Trauma Surgeon Uses War Zone Skills to Better Treat Patients at Home
By ELY BROWN and LAUREN EFFRON
For trauma surgeon Dr. Peter Rhee, performing a couple of hernia repairs only to turn around hours later and treat a patient's life-threatening stab wounds is just another day in the office.
And he has seen much worse.
Rhee, the chief of trauma and emergency surgery at University of Arizona Medical Center (UAMC) in Tucson, spent most of his 25-plus year medical career in the U.S. Navy, honing his surgical skills on the battlefield while serving in Iraq and Afghanistan. There, he saw multiple casualty situations where the injuries were grim.
"In the military, the injuries are quite different than the civilian aspect and people die from these bombs blowing up, arms and legs off," Rhee said. "We were in Ramadi in Iraq … it was one of my first really bigger mass casualties. When the first six casualties came in were marines, six marines, 12 legs, and every one of those guys had a tourniquet on at the thigh."
When Rhee completed his training, he was one of seven trauma surgeons in the Navy. At the time of the 9/11 attacks, many military doctors had never seen a gunshot wound. Rhee, who was working at a trauma unit in Los Angeles, ran a special program to bring military doctors up to speed, exposing them to the types of injuries they would encounter in Afghanistan and later, Iraq.
"The people that we bring in from the reserves are people that haven't been doing trauma," Rhee told ABC News in 2003, as the country went to war in Iraq. "It's like taking a guy who's been flying a crop duster and expecting them to fly a jet airplane."

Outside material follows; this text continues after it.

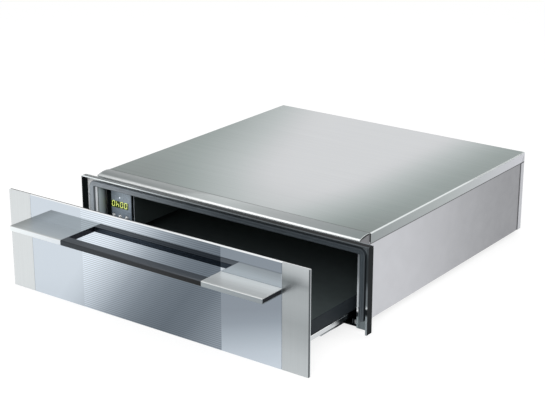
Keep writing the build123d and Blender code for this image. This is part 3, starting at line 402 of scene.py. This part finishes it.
# Side strips of 3 mm steel and the pressed base pan: powder coated black with a fine satin texture,
# drawn 1 to 1.5 mm wide, coarser than the real 0.5 mm.  The right strip's front edge is painted in
# grey and white bands, a painted reflection.
black_coat, tree, shader, place = new_finish("black_powder_coat", Specular_IOR_Level=0.04)
x, y, z = axes(tree, place)
painted_strip_edge_reflection = graded(tree, z, [
    (0.036, "868E92"), (0.040, "181C1E"), (0.048, "181C1E"), (0.051, "C8CED0"), (0.055, "6E7578"),
    (0.080, "62686C"), (0.095, "363B3E"), (0.128, "2E3336"), (0.142, "42474A")])
strip_front_face = times(tree, fade(tree, y, fold_front + 0.0002, fold_front + 0.0006, 1.0, 0.0),
                  fade(tree, x, 0.2896, 0.2899, 0.0, 1.0))
tree.links.new(laid_over(tree, strip_front_face, hex_colour("111517"), painted_strip_edge_reflection), shader.inputs["Base Color"])
tree.links.new(vary(tree, place, (700, 700, 700), 0.30, 0.42), shader.inputs["Roughness"])
bump(tree, shader, vary(tree, place, (900, 900, 900), 0.0, 1.0), 0.00004)
dress(black_coat, "shroud_strip_left", "shroud_strip_right", "base_pan")

# ---------------------------------------------------------------- door seal
# Seal round the top and both sides: extruded silicone rubber, flat behind, with rounded shoulders
# and a shallow groove along its face.  One length is bent round the corners and pinned to the frame
# at its lower ends.
seal_low, seal_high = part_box("door_gasket")
seal_width, seal_corner = 0.0095, 0.011
seal_back = seal_high.y
foot_z = seal_low.z + seal_width / 2
# half the profile, from the middle of the back round a shoulder to the groove: the distance in from
# the seal's edge, and forward
half_profile = [(seal_width / 2, 0.0), (0.0, 0.0), (0.0, 0.0012), (0.0003, 0.0015), (0.0003, 0.0040),
                (0.0006, 0.0047), (0.0013, 0.0052), (0.0036, 0.0052), (0.0040, 0.0050),
                (seal_width / 2, 0.0050)]
whole_profile = half_profile + [(seal_width - across, forward)
                                for across, forward in reversed(half_profile[1:-1])]
form = bmesh.new()


def draw_profile(points, side, closed):
    """Edges of a profile at the foot of the seal's left or right leg."""
    verts = [form.verts.new((side * (seal_high.x - across), seal_back - forward, foot_z))
             for across, forward in points]
    following = verts[1:] + verts[:1] if closed else verts[1:]
    return [form.edges.new(pair) for pair in zip(verts, following)]


def turn(edges, centre, angle, steps):
    """Spins the seal's end profile about a corner and returns the new end."""
    ends = {vert for part in edges for vert in part.verts}
    spun = bmesh.ops.spin(form, geom=[*ends, *edges], cent=centre, axis=(0, 1, 0), angle=angle,
                          steps=steps)
    return [part for part in spun["geom_last"] if isinstance(part, bmesh.types.BMEdge)]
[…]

War has taught trauma surgeons to how to approach treating wounds that once might have been considered fatal. Former Congresswoman Gabby Giffords is living proof. As the head of the trauma center that cared for Giffords, Rhee oversaw her care after a lone gunman shot her in the head, as well as the care of others who were seriously wounded that day.
"The survival rate from being shot in the brain was only 10 percent but now at least in our institution we're up to about 46 percent," Rhee said. "That's because our surgeons and our neurosurgeons have worked together to be very aggressive on who we operate on … The war that we had in Iraq showed us that when we operate more often on these people shot in the brain the survival rate is higher."
Rhee wrote about Giffords' case and others in a new memoir, "Trauma Red: The Making of a Surgeon in War and in America's Cities," red being the code word in his trauma center to signify that a patient's life is in immediate danger.
"Nightline" spent time with Rhee during a 24-hour shift at UAMC, as he deals with multiple patients with life-threatening injuries and shows how practicing medicine in a war zone has made him a better doctor on this battlefield at home.